「Ryo is back」と聞けば、石川遼を思い出すぐらい原寮のことは全く知らない。その初めての作品「そして夜は甦る」(ハヤカワ・ポケット・ミステリー。1930番)を本日、図書館からやっと借りだすことが出来た。これは、ジャイ大兄の極めて激しい「アオリ」のおかげだ。そこで、ハードボイルドのお返しをと思って、D.ハメットの「血の収穫」、英国のH.チェイスの「ミス・ブランディッシュの蘭」などを考えたが、これらは、ハードボイルドと言うより、むしろフランス語の「roman noir」(暗黒小説)だ。だから、貴兄の嗜好に合わないと危惧した。そこで、小生の本命を、以下にご紹介する。
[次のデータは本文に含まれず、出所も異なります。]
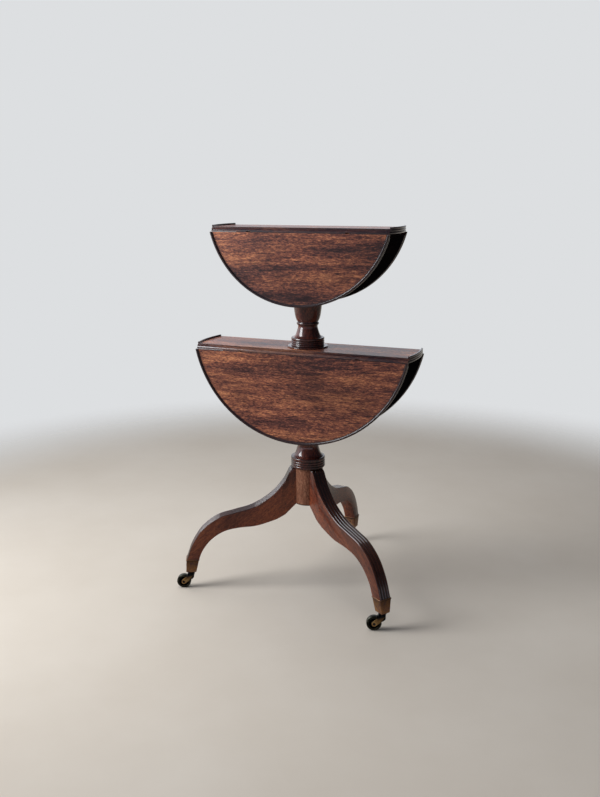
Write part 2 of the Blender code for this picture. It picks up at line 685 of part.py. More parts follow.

小生、大変、お気に入りの藤澤周平だ。特に、「蝉しぐれ」、「海鳴り」(毀誉褒貶相半ばする。何故なら、その結末が、「マディソン郡の橋」と真逆だからだ)なども面白かったが、一番、面白かったのは、「彫師伊之助捕物覚え」の三部作だ。「消えた女」、「漆黒の霧の中で」、「ささやく河」。うろ覚えだが、藤澤自身「私は、全く意識していませんが、これらはハードボイルドだとの評価を受けました」と述べているように、話しの内容は勿論のこと、そのカワイタ文体は正にハードボイルドそのものだ。時代小説、それも捕物帳だからと言って毛嫌いされていたなら、それこそ、騙されたと思って一読されることをお薦めする
大袈裟に言えば、真のハードボイルドは、米国だけでなく日本にもあった。